The Book of Five Rings – The Path to Mastery and Presence in Action
Book Facts
Title: The Book of Five Rings
Author: Miyamoto Musashi
Original title: 五輪書 (Go Rin no Sho)
Year of publication: c. 1645 (published posthumously)
Language: Japanese (translated into English by, among others, William Scott Wilson, Thomas Cleary, and Victor Harris)
Genre: Philosophy, strategy, life wisdom, martial arts
Historical period: Edo period, Japan
Core theme:
The path to mastery, the balance between strategy and self-awareness, and presence in action.
Structure:
Five books – Earth, Water, Fire, Wind, and Void
Main message:
True strength arises from clarity and presence, not from struggle. Mastery is the union of awareness and action into a single, seamless flow.
Key quotations:
“The true science of martial arts means practicing them in such a way that they will be useful at any time, and to teach them in such a way that they will be useful in all things.”
“The Way is in training.”
Significance
The book has become a classic not only in Japanese strategy and swordsmanship, but also in leadership, organizational development, and personal growth worldwide. It demonstrates how balance between discipline, intuition, and conscious presence is the key to long-term success, in combat, in relationships, and in life.
Summary
Miyamoto Musashi wrote The Book of Five Rings in the 17th century after a life of constant confrontation, both with others and with himself. He was not only an unrivaled swordsman, but also a deeply reflective individual seeking to understand how true mastery arises, not from technique alone, but from the mind.

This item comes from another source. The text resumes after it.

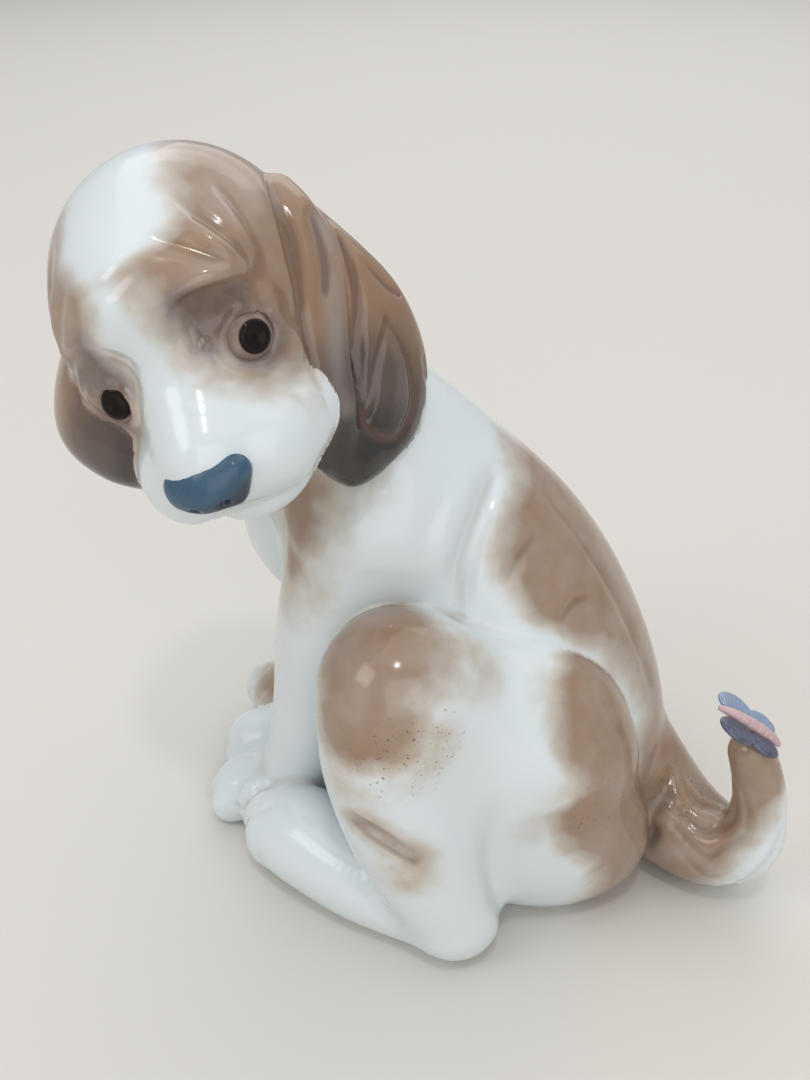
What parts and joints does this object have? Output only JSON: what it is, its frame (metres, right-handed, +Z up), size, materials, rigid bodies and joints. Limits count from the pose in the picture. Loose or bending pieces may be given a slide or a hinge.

The book is structured around five elements: Earth, Water, Fire, Wind, and Void. Together, they describe a path toward inner balance and outer effectiveness, a harmony between presence, strategy, and action.
The Book of Earth lays the foundation. It is about structure, direction, and understanding one’s task. A stable foundation creates freedom of action. This is a book about clarity, about knowing one’s path and standing firmly regardless of external storms.
The Book of Water describes movement and adaptability. Like water, the leader must be able to follow the terrain, sense the flow, and at the same time maintain inner form. It is in the ability to shift between stillness and movement that balance emerges.
The Book of Fire concerns power, decisiveness, and courage. Here lies the heat of engagement, the ability to move from thought to action, to act with sharpness without losing presence.
The Book of Wind calls for understanding other paths, other schools, and other ways of thinking. For the leader, this means openness, curiosity, and a willingness to learn, not becoming trapped in one’s own perspective.
The final book, the Book of Void, addresses the state in which struggle ceases. Action and stillness are unified. Everything occurs with natural precision, without effort and without the need for control. The Void represents pure clarity of awareness.
Reflection & Application
Musashi’s book can be read as a mirror for leadership in our time. It is not a book about war, but about presence in motion, about seeing, understanding, and acting from an inner point of stillness.
For leaders, this means being both strategist and human, standing within complexity without losing direction. It requires grounding in the inner dimension, awareness of one’s energy, thoughts, and emotions, and contact with one’s own direction. At the same time, it demands skill in the outer world of relationships, decisions, organization, and results. When these dimensions work together, what Musashi calls “the Way” emerges, a state in which leadership becomes natural, effective, and alive.
The book shows that true strength does not come from struggle, but from clarity. Those who are present do not need to fight for control, because everything already moves in rhythm with the context. This quiet power, the still point within movement, is the essence of leadership.
Closing Thought
Musashi lived in an era of swords and duels, yet his insights speak directly to modern leaders. He shows that the path to mastery does not run through conflict, but through clarity. When leaders learn to see themselves, their path, and their context without distortion, leadership in balance emerges.